Labyrinth Canyon- This is a no-wake canyon (5mph speed limit), also clearly posted at the head of the canyon. This canyon is one of our personal favorites. It has plenty of bends and curves with low rolling rock formations and great views of Boundary Butte and Tower Butte. This canyon can get very narrow near the end and can change based on the water levels so be very careful where you choose to turn around.
Face Canyon- Another amazing canyon to explore! It is more open at the mouth of the canyon and then gradually gets much narrower as it goes. There are some spots toward the mouth of the canyon for a campsite or houseboat parking but that also depends on the current water levels.

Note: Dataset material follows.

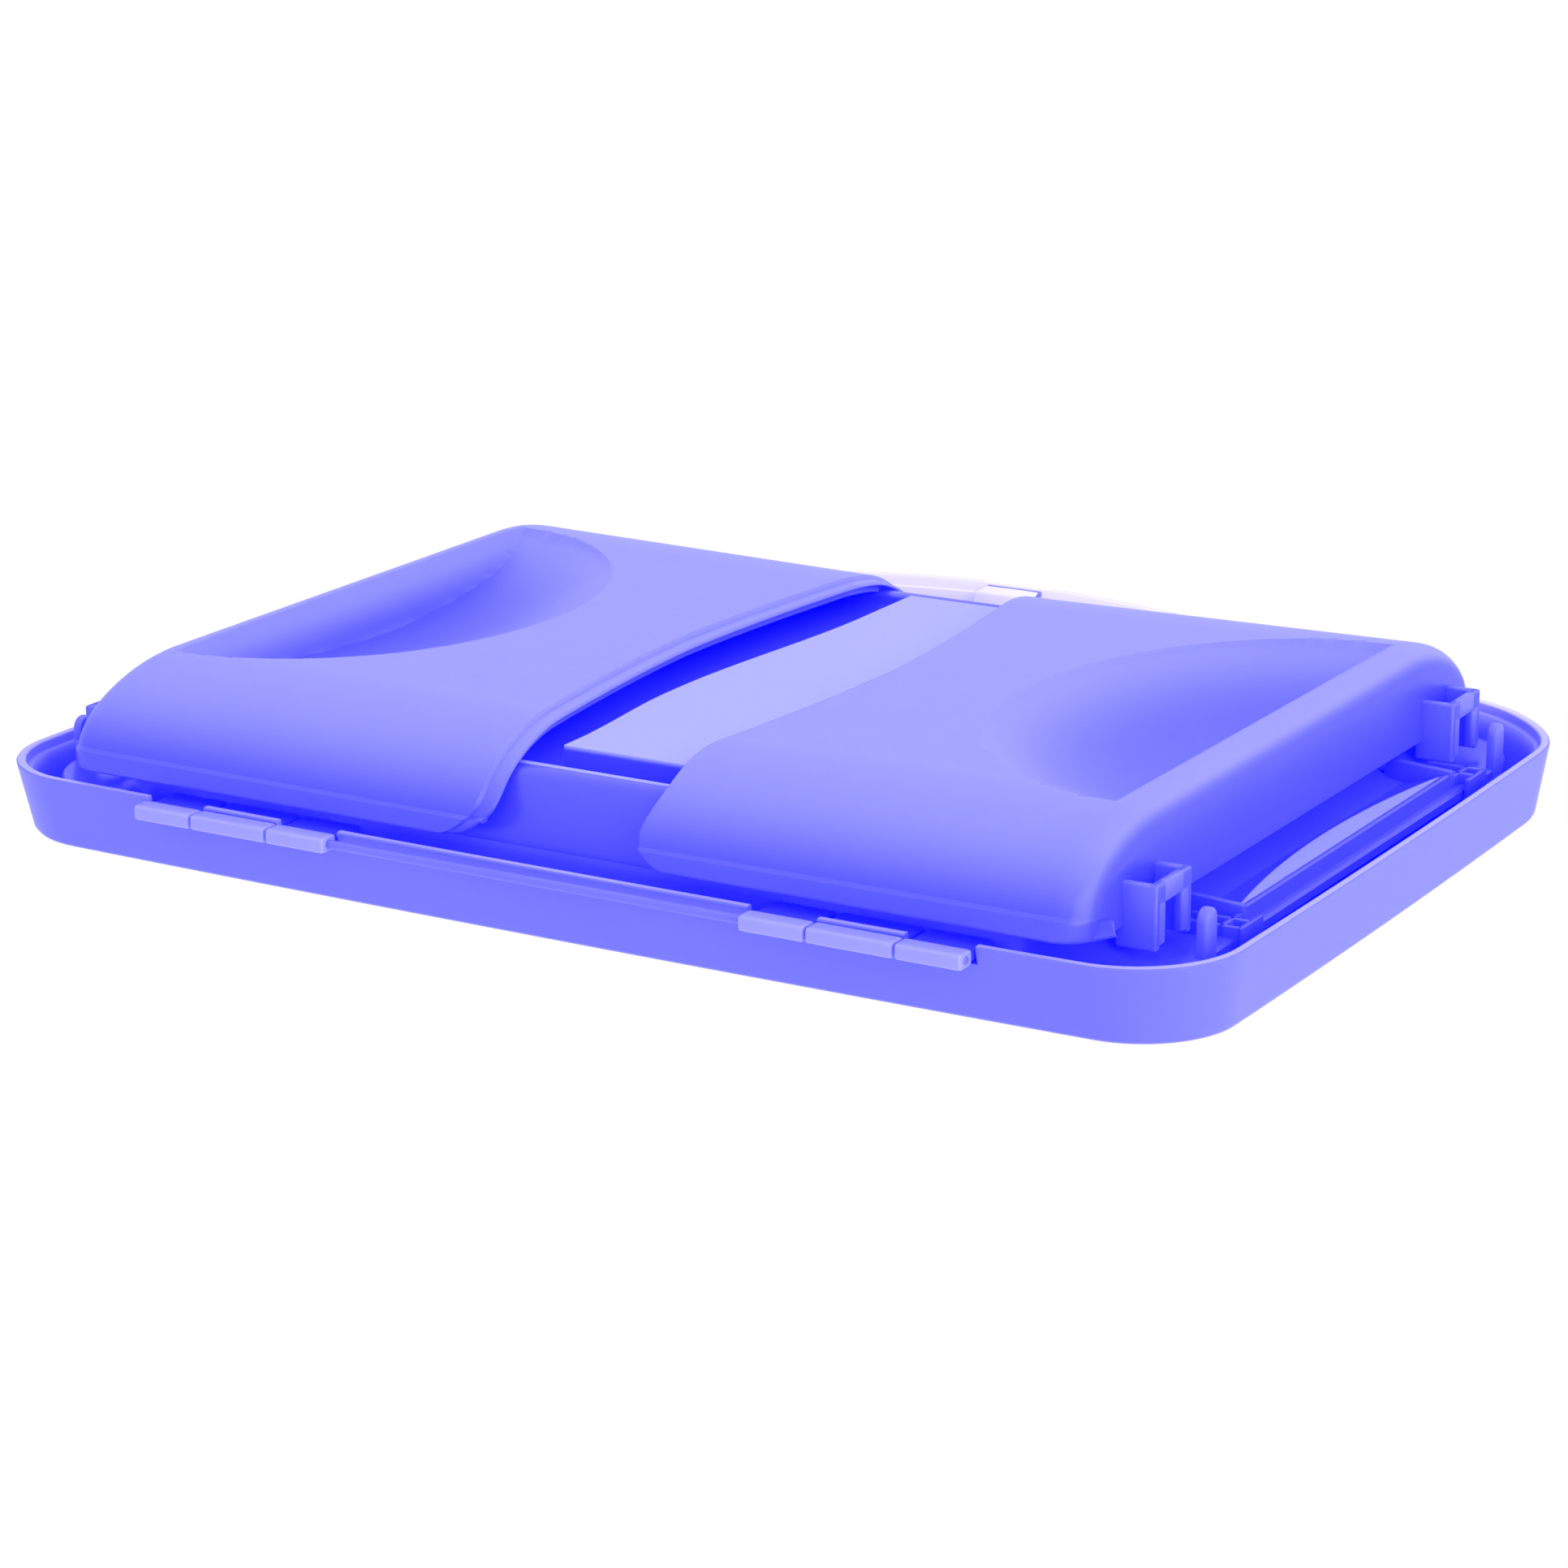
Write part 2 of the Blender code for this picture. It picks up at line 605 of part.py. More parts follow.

West Canyon- Beautiful canyon, wide open in spots, narrow and winding in others. There are some locations to camp or park a houseboat nearer the mouth of the canyon and these camping spots always change depending on water levels.
Each one of these Canyons is very beautiful and unique in their own way and worth exploring. Side canyons offer some protection from the wind and often have the best conditions for skiing.
BEWARE… because side canyons can become very narrow. There may also be submerged obstacles in bays and canyons. The park service tries to mark obstacles in popular areas on the lake, but the water level can change rapidly and so it is impossible to mark all of them, all of the time. Boaters need to take responsibility for avoiding obstacles and use caution when navigating these canyons and bays.